▶ [WRITTEN INSTRUCTION]: Give back an exact copy of the lines from the start of the material through the line bearing "neck_step_depth = 1.2". Include both ends and nothing else.
§ §
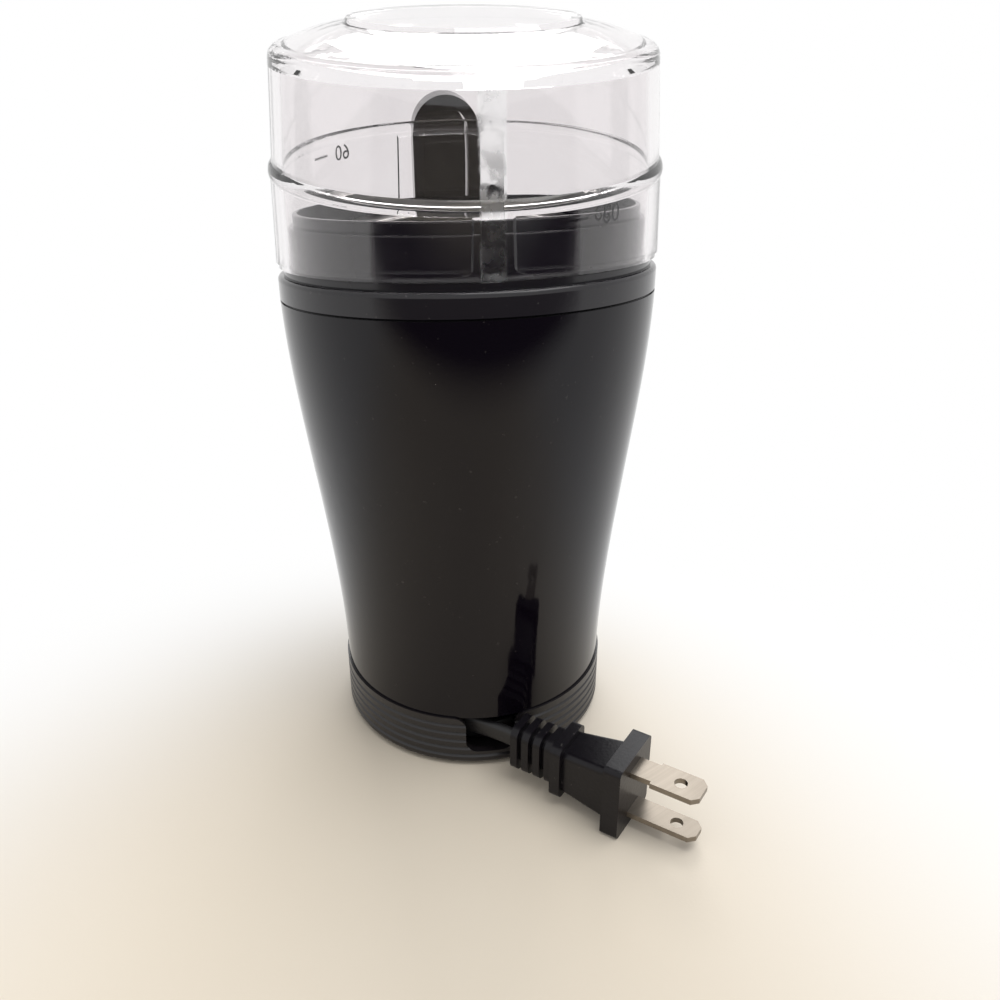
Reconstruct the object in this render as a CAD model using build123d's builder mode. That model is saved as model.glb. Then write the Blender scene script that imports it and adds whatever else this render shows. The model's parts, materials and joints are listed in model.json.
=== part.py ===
from build123d import *
from math import cos, pi, radians, sin, sqrt, tan
import os

# Electric spice grinder, in millimetres. The origin is on the table under the middle of the
# round base, +Z is up, -Y is the front, where the push button is, and +Y is the back, where the
# cord leaves the base.

os.makedirs("parts", exist_ok=True)

# ---------------------------------------------------------------- driving dimensions
# Outside of the body, from the table up.
foot_lift = 0.8
base_radius = 35.3
base_height = 15.5
body_foot_inset = 0.5
body_waist_swell = 2.2
body_bend_inset = 2.42
body_shoulder_radius = 43.3
rim_flare = 0.7
seam_height = 118.0
parting_slope = 10.3
body_wall = 2.3

# Base ring, cord store and feet.
base_wall = 2.2
base_lip = 1.0
deck_thickness = 2.0
flange_thickness = 1.8
flange_width = 9.8
hub_inset = 16.3
hub_wall = 2.0
notch_half_width = 6.4
notch_floor = 4.7
notch_flare = 3.2
notch_depth = 5.0
vent_count = 12
vent_length = 4.6
vent_width = 1.6
base_groove_count = 5
base_groove_depth = 0.35
foot_radius = 2.6
foot_count = 4

# Rim and neck above the body.
rim_band_height = 5.6
seam_gap_height = 0.5
seam_gap_depth = 0.9
lid_seat_height = 7.1
neck_height = 19.5
neck_wall = 2.3
spigot_depth = 5.0
spigot_step = 0.1
seat_step = 1.4
rim_round = 1.1
neck_round = 0.4
neck_step_height = 2.6
neck_step_depth = 1.2

# Lid. Its height is from the parting line of the body to its top.
lid_height = 59.5
lid_inset = 0.1
lid_wall = 2.2
lid_skirt_draft = 0.5
lid_waist_inset = 0.9
lid_shoulder_inset = 1.3
lid_shoulder_round = 2.5
lid_shoulder_rise = 2.5
lid_dome_rise = 7.2
lid_dome_swell = 0.5
lid_disc_radius = 24.8
lid_disc_rise = 1.0
lid_ceiling = 1.8
bead_rise = 9.8
bead_width = 3.8
bead_proud = 0.9
pad_proud = 0.5
pad_margin = 1.2
pad_corner = 2.4
tower_gap = 0.8
back_gap_half = 3.8
front_gap_half = 13.0
lid_rib_half = 2.2
lid_rib_depth = 1.0
lid_ledge = 0.8

# Button tower at the front.
tower_half_width = 9.0
tower_wall = 3.0
tower_drop = 20.0
tower_rise = 37.0
tower_depth = 8.7
paddle_thickness = 4.4
paddle_proud = 0.8
tower_round = 1.4
paddle_round = 1.2
paddle_gap = 0.35
thumb_radius = 26.0
thumb_depth = 2.0
thumb_drop = 22.0
shield_half_width = 5.2
shield_foot_half_width = 4.0
shield_thickness = 2.4
shield_top_drop = 9.0
shield_bend_drop = 19.0
shield_foot_drop = 24.0
hinge_pin_radius = 1.2
hinge_hub_wall = 1.6
pin_cover = 0.8

# Grinding bowl and blade.
bowl_depth = 43.8
bowl_corner = 9.0
bowl_sheet = 0.6
bowl_rim_rise = 9.8
bowl_flange = 5.9
bowl_edge_gap = 0.6
gasket_thickness = 1.0
ledge_thickness = 2.6
plate_thickness = 3.0
blade_gap = 5.5
blade_width = 8.5
blade_rake = 3.5
blade_sheet = 1.6
blade_lift = 9.0
blade_tip_pitch = 16.0
nut_height = 4.2
nut_cap = 1.2
seal_radius = 6.0
seal_lip = 2.5
seal_lip_height = 1.2
seal_foot_gap = 0.6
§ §
▶ [FINISHED EXERCISE]:
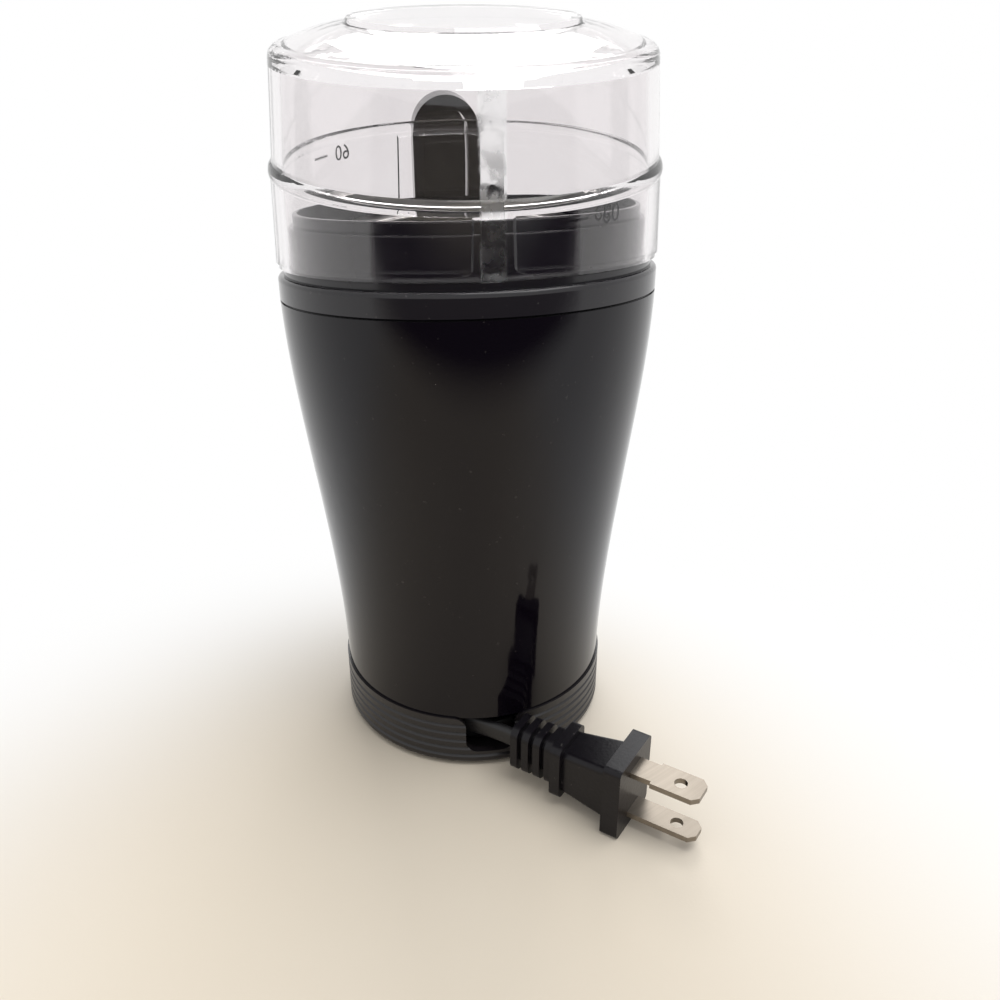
Reconstruct the object in this render as a CAD model using build123d's builder mode. That model is saved as model.glb. Then write the Blender scene script that imports it and adds whatever else this render shows. The model's parts, materials and joints are listed in model.json.
=== part.py ===
from build123d import *
from math import cos, pi, radians, sin, sqrt, tan
import os

# Electric spice grinder, in millimetres. The origin is on the table under the middle of the
# round base, +Z is up, -Y is the front, where the push button is, and +Y is the back, where the
# cord leaves the base.

os.makedirs("parts", exist_ok=True)

# ---------------------------------------------------------------- driving dimensions
# Outside of the body, from the table up.
foot_lift = 0.8
base_radius = 35.3
base_height = 15.5
body_foot_inset = 0.5
body_waist_swell = 2.2
body_bend_inset = 2.42
body_shoulder_radius = 43.3
rim_flare = 0.7
seam_height = 118.0
parting_slope = 10.3
body_wall = 2.3

# Base ring, cord store and feet.
base_wall = 2.2
base_lip = 1.0
deck_thickness = 2.0
flange_thickness = 1.8
flange_width = 9.8
hub_inset = 16.3
hub_wall = 2.0
notch_half_width = 6.4
notch_floor = 4.7
notch_flare = 3.2
notch_depth = 5.0
vent_count = 12
vent_length = 4.6
vent_width = 1.6
base_groove_count = 5
base_groove_depth = 0.35
foot_radius = 2.6
foot_count = 4

# Rim and neck above the body.
rim_band_height = 5.6
seam_gap_height = 0.5
seam_gap_depth = 0.9
lid_seat_height = 7.1
neck_height = 19.5
neck_wall = 2.3
spigot_depth = 5.0
spigot_step = 0.1
seat_step = 1.4
rim_round = 1.1
neck_round = 0.4
neck_step_height = 2.6
neck_step_depth = 1.2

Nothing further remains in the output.